» What you need to do: Count how many lines include "type" and answer with that number only.

» Dataset content:
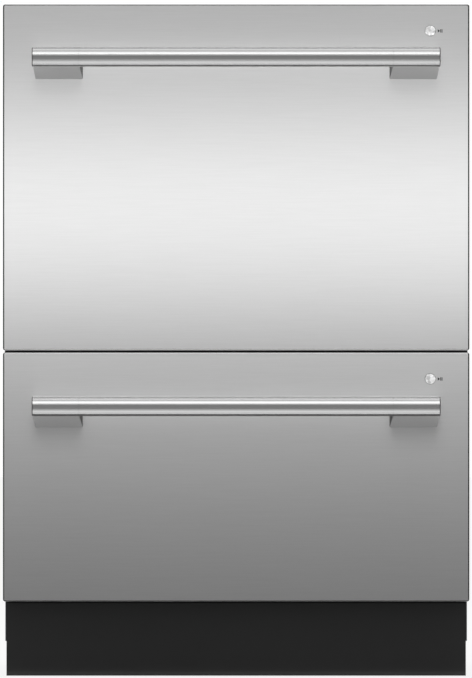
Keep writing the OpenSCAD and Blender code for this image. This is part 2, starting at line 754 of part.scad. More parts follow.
module wash_motor(d) color("dimgray") {
    hub_z = floor_z(d) + motor_hub_h;
    arm_z1 = hub_z + clear + arm_hub_h;
    rod_z(tub_z0(d) - motor_flange_t, tub_z0(d), 0, tub_yc, motor_flange_r);
    rod_z(tub_z0(d) - motor_h, tub_z0(d) - motor_flange_t + eps, 0, tub_yc, motor_d / 2);
    for (a = [0:30:330]) translate([0, tub_yc, tub_z0(d) - motor_h + 4]) rotate(a)
        translate([motor_d / 2 - 1, -1.5, 0]) cube([7, 3, motor_h - motor_flange_t - 8]);
    rod_z(tub_z0(d) - 1, hub_z, 0, tub_yc, motor_hub_r);
    rod_z(hub_z - 1, arm_z1 + clear + 1, 0, tub_yc, spindle_r - run);
    rod_z(arm_z1 + clear, arm_z1 + clear + 3, 0, tub_yc, spindle_r + 4);
}

// One swept blade, seen from above, along +X
module blade_outline() {
    sweep = 26;
    root = 22;
    tip = 13;
    steps = 8;
    lead = [for (i = [0:steps]) let (t = i / steps)
        [t * (arm_len - tip), root + (tip - root) * t - sweep * t * t]];
    trail = [for (i = [steps:-1:0]) let (t = i / steps)
        [t * (arm_len - tip), -root + (root - tip) * t - sweep * t * t]];
    polygon(concat(lead, trail));
    translate([arm_len - tip, -sweep]) circle(tip);
}

module spray_arm(d) color("silver") translate([0, tub_yc, floor_z(d)]) {
    hub_z = motor_hub_h + clear;
    difference() {
        union() {
            for (a = [0, 180]) rotate(a) {
                translate([0, 0, arm_rise]) linear_extrude(arm_t) blade_outline();
                for (i = [1:5]) let (t = i * 0.18)
                    translate([t * arm_len, -26 * t * t, arm_rise + arm_t - 1]) cylinder(3.5, 6, 6);
            }
            translate([0, 0, hub_z]) cylinder(arm_hub_h, arm_hub_r, arm_hub_r);
        }
        for (a = [0, 180], i = [1:5]) rotate(a) let (t = i * 0.18)
            translate([t * arm_len, -26 * t * t, arm_rise + arm_t - 2]) rotate(i * 25)
                translate([-4, -1, 0]) cube([8, 2, 6]);
        cylinder(100, spindle_r, spindle_r);
    }
}

module filter_plate(d) color("gray") translate([0, 0, floor_z(d)]) difference() {
    union() {
        translate([0, tub_yc, 0]) linear_extrude(plate_t)
            rounded(2 * (tub_in_x - plate_inset), tub_d - 2 * (tub_wall + plate_inset), tub_corner_r);
        rod_z(0, plate_t + 4, 0, tub_yc, plate_hole_r + 6);
    }
    rod_z(-1, 20, 0, tub_yc, plate_hole_r);
    rod_z(-1, 20, 0, filter_y, filter_d / 2 + 0.6);
    for (ring = [[60, 18], [85, 24]], i = [0:ring[1] - 1]) {
        a = i * 360 / ring[1];
        if (ring[0] < filter_offset - well_r - 4 || abs(a - 270) > 40)
            translate([0, tub_yc, -1]) rotate(a) translate([ring[0] - 8, -1.5, 0]) cube([16, 3, 10]);
    }
}

module drain_filter(d) color("dimgray") {
    z = floor_z(d) + plate_t + clear;
    r = filter_d / 2;
    translate([0, filter_y, 0]) {
        difference() {
            union() {
                rod_z(z, z + 3, 0, 0, r + 4);
                rod_z(tub_z0(d) - well_depth + tub_wall + 3, z + 1, 0, 0, r);
            }
            rod_z(tub_z0(d) - well_depth, z - 2, 0, 0, r - 2);
            for (a = [0:30:150], h = [0, 1])
                translate([0, 0, tub_z0(d) - well_depth + 10 + h * 12]) rotate(a)
                    translate([-r - 5, -2, 0]) cube([2 * r + 10, 4, 7]);
        }
        box([-r + 2, -3, z + 2], [r - 2, 3, z + 9]);
    }
}

// ---- Dish racks ----

// A wire bent to a U: along X at the bottom, then up both sides
module u_wire(half, height) {
    rod_x(-half + bend_r, half - bend_r, 0, 0, wire_r);
    both_sides() {
        rod_z(bend_r, height, half, 0, wire_r);
        translate([half - bend_r, 0, bend_r]) rotate([90, 0, 0]) rotate(-90)
            rotate_extrude(angle = 90) translate([bend_r, 0]) circle(wire_r);
    }
}

// A wire all the way round the rack's sides, at height z
module hoop(z, r) {
    half_y = (rack_y1 - rack_y0) / 2;
    for (y = [rack_y0, rack_y1]) rod_x(-rack_x + rim_bend_r, rack_x - rim_bend_r, y, z, r);
    for (x = [-rack_x, rack_x]) rod_y(rack_y0 + rim_bend_r, rack_y1 - rim_bend_r, x, z, r);
    for (a = [0:3]) {
        sx = a == 0 || a == 3 ? 1 : -1;
        sy = a < 2 ? 1 : -1;
        translate([sx * (rack_x - rim_bend_r), rack_yc + sy * (half_y - rim_bend_r), z]) rotate(a * 90)
            rotate_extrude(angle = 90) translate([rim_bend_r, 0]) circle(r);
    }
}

// A ring in which a hinged rod turns, carried by a block that reaches to (bx, bz)
module clip(x, y, z, bx, bz) difference() {
    union() {
        rod_y(y - clip_len / 2, y + clip_len / 2, x, z, clip_r);
        box([min(x, bx) - (bx == x ? 2.5 : 0), y - 2, min(z, bz) - (bz == z ? 2.5 : 0)],
            [max(x, bx) + (bx == x ? 2.5 : 0), y + 2, max(z, bz) + (bz == z ? 2.5 : 0)]);
    }
    rod_y(y - clip_len, y + clip_len, x, z, wire_r + run);
}

module rack(d) color("gray") translate([0, 0, rack_z(d)]) {
    h = rack_h(d);
    cross_z = wire_r;
    long_z = cross_z + wire_d - weld;
    half_y = (rack_y1 - rack_y0) / 2;
    for (i = [0:cross_n - 1]) translate([0, cross_y(i), cross_z]) u_wire(rack_x, h - cross_z);
    for (i = [0:long_n - 1]) translate([long_x(i), rack_yc, long_z]) rotate(90) u_wire(half_y, h - long_z);
    hoop(h, rim_wire_r);
    hoop(mid_wire_z, wire_r);
    for (i = fixed_tine_wires, j = [0:tine_n - 1])
        rod_z(long_z, long_z + tine_h, long_x(i), tine_y(j), tine_r);
    for (i = clip_wires) {
        clip(fold_x, cross_y(i), fold_rise, fold_x, cross_z);
        if (d == UPPER) clip(cup_hinge_x, cross_y(i), cup_shelf_z, -rack_x, cup_shelf_z);
    }
}

module folding_tines(d) color("gray") translate([fold_x, 0, rack_z(d) + fold_rise]) {
    rod_y(tine_y(0) - 8, tine_y(tine_n - 1) + 8, 0, 0, wire_r);
    for (j = [0:tine_n - 1]) rod_z(0, tine_h, 0, tine_y(j), tine_r);
}

module cup_shelf() color("gray") translate([cup_hinge_x, 0, rack_z(UPPER) + cup_shelf_z]) {
    rod_y(tine_y(0) - 8, tine_y(tine_n - 1) + 8, 0, 0, wire_r);
    rod_y(tine_y(0) - 8, tine_y(tine_n - 1) + 8, cup_shelf_w, 0, wire_r);
    for (j = [0:tine_n - 1]) rod_x(0, cup_shelf_w, tine_y(j), 0, tine_r);
}

module cutlery_basket(d) color("gray") translate([basket_x, rack_yc, rack_z(d) + rack_base_h + clear]) {
    cell = basket_len / 3;
    handle_h = 22;
    difference() {
        linear_extrude(basket_h) rounded(basket_w, basket_len, 8);
        for (i = [-1:1]) translate([0, i * cell, basket_wall]) linear_extrude(basket_h)
            rounded(basket_w - 2 * basket_wall, cell - 2 * basket_wall, 6);
        for (i = [-1:1], x = [-2:2])
            box([x * 11 - 2, i * cell - 28, -1], [x * 11 + 2, i * cell + 28, basket_wall + 1]);
    }
    for (s = [-1, 1]) box([-8, s * cell / 2 - 2, basket_h - 5], [8, s * cell / 2 + 2, basket_h + handle_h]);
    rod_y(-cell / 2 - 2, cell / 2 + 2, 0, basket_h + handle_h - 4, 5);
}

// ---- Dispenser ----

module dispenser(d) color("gainsboro") {
    zc = disp_zc(d);
    half = door_side / 2;
    x0 = door_x - half - 4;
    x1 = door_x + half + door_travel + 4;
    difference() {
        upright(disp_y0, disp_t) translate([0, zc]) rounded(disp_w, disp_h, 8);
        box([door_x - cup_side / 2, disp_y0 + 3, zc - cup_side / 2], [door_x + cup_side / 2, disp_face + 1, zc + cup_side / 2]);
        rod_y(disp_face - cap_stem_len - 1, disp_face + 1, cap_x, zc, cap_stem_r);
    }
    for (s = [-1, 1]) {
        z = [zc + s * (half + clear), zc + s * (half + clear + 3)];
        box([x0, disp_face - eps, min(z)], [x1, disp_face + track_t, max(z)]);
        lip = [zc + s * (half - track_lip), zc + s * (half + clear + 1)];
        box([x0, disp_face + clear + door_t + clear, min(lip)], [x1, disp_face + track_t, max(lip)]);
    }
}

module dispenser_door(d) color("whitesmoke") {
    half = door_side / 2;
    y0 = disp_face + clear;
    box([door_x - half, y0, disp_zc(d) - half], [door_x + half, y0 + door_t, disp_zc(d) + half]);
    box([door_x + half - 10, y0 + door_t - eps, disp_zc(d) - 12], [door_x + half - 6, y0 + door_t + 4, disp_zc(d) + 12]);
}

module rinse_aid_cap(d) color("steelblue") {
    y0 = disp_face + clear;
    rod_y(disp_face - cap_stem_len, y0 + 1, cap_x, disp_zc(d), cap_stem_r - run);
    rod_y(y0, y0 + 4, cap_x, disp_zc(d), cap_d / 2);
    box([cap_x - cap_d / 2 + 4, y0 + 3, disp_zc(d) - 2], [cap_x + cap_d / 2 - 4, y0 + 8, disp_zc(d) + 2]);
}

// ---- Nodes ----

mirror([1, 0, 0]) side_panel();  // side_panel_left
side_panel();  // side_panel_right
top_panel();
back_panel();
base_pan();
middle_shelf();
front_trim();
toe_kick();
fixed_rails();
lid_actuators();
inlet_valve();  // water_inlet_valve
drain_connector();
power_inlet();
foot(-1, foot_front_y);  // foot_front_left
foot(1, foot_front_y);  // foot_front_right
foot(-1, foot_back_y);  // foot_back_left
foot(1, foot_back_y);  // foot_back_right
lid(UPPER);  // upper_lid
lid_seal(UPPER);  // upper_lid_seal
lid(LOWER);  // lower_lid
lid_seal(LOWER);  // lower_lid_seal
tub(UPPER);  // upper_tub
inner_front(UPPER);  // upper_inner_front
front_panel(UPPER);  // upper_front_panel
handle_bar(UPPER);  // upper_handle_bar
handle_posts(UPPER);  // upper_handle_posts
start_button(UPPER);  // upper_start_button
control_strip(UPPER);  // upper_control_strip
dispenser(UPPER);  // upper_dispenser
dispenser_door(UPPER);  // upper_dispenser_door
rinse_aid_cap(UPPER);  // upper_rinse_aid_cap
spray_arm(UPPER);  // upper_spray_arm
filter_plate(UPPER);  // upper_filter_plate
drain_filter(UPPER);  // upper_drain_filter
rack(UPPER);  // upper_rack
folding_tines(UPPER);  // upper_folding_tines
cup_shelf();  // upper_cup_shelf
cutlery_basket(UPPER);  // upper_cutlery_basket
tub_rails(UPPER);  // upper_tub_rails
mid_rails(UPPER);  // upper_mid_rails
wash_motor(UPPER);  // upper_wash_motor
tub(LOWER);  // lower_tub
inner_front(LOWER);  // lower_inner_front
front_panel(LOWER);  // lower_front_panel
handle_bar(LOWER);  // lower_handle_bar
handle_posts(LOWER);  // lower_handle_posts
start_button(LOWER);  // lower_start_button
control_strip(LOWER);  // lower_control_strip
dispenser(LOWER);  // lower_dispenser
dispenser_door(LOWER);  // lower_dispenser_door
rinse_aid_cap(LOWER);  // lower_rinse_aid_cap
spray_arm(LOWER);  // lower_spray_arm
filter_plate(LOWER);  // lower_filter_plate
drain_filter(LOWER);  // lower_drain_filter
rack(LOWER);  // lower_rack
folding_tines(LOWER);  // lower_folding_tines
cutlery_basket(LOWER);  // lower_cutlery_basket
tub_rails(LOWER);  // lower_tub_rails
mid_rails(LOWER);  // lower_mid_rails
wash_motor(LOWER);  // lower_wash_motor
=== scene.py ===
# %% [markdown]
# # A dishwasher with two drawers
# The machine is built in below a worktop: two brushed steel fronts, one above the other, each
# with a round bar handle, and a black kick plate near the floor. Its measured solids come in
# first, at their real size in metres. The fronts face -Y, +Z is up, and the floor is at z = 0.
# What shows most is then modelled again with finer meshes, and every surface gets the finish
# that the real one has.

# %% Load the measured solids
import math

import bmesh
import bpy
from mathutils import Matrix, Vector


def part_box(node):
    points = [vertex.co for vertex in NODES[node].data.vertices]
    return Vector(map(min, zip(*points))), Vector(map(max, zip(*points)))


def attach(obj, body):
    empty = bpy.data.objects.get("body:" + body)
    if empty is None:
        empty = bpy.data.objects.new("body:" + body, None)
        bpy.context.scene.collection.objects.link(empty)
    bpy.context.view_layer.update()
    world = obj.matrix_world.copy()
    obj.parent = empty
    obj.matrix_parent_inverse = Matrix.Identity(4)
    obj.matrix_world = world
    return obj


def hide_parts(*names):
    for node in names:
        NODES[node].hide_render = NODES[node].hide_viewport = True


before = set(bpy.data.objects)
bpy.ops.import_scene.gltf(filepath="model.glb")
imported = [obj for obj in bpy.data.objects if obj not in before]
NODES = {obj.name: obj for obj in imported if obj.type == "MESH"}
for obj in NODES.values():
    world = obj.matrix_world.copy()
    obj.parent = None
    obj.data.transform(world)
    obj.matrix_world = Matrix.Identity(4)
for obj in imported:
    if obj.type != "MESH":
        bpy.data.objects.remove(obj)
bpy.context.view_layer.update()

SIDES = ("upper", "lower")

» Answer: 2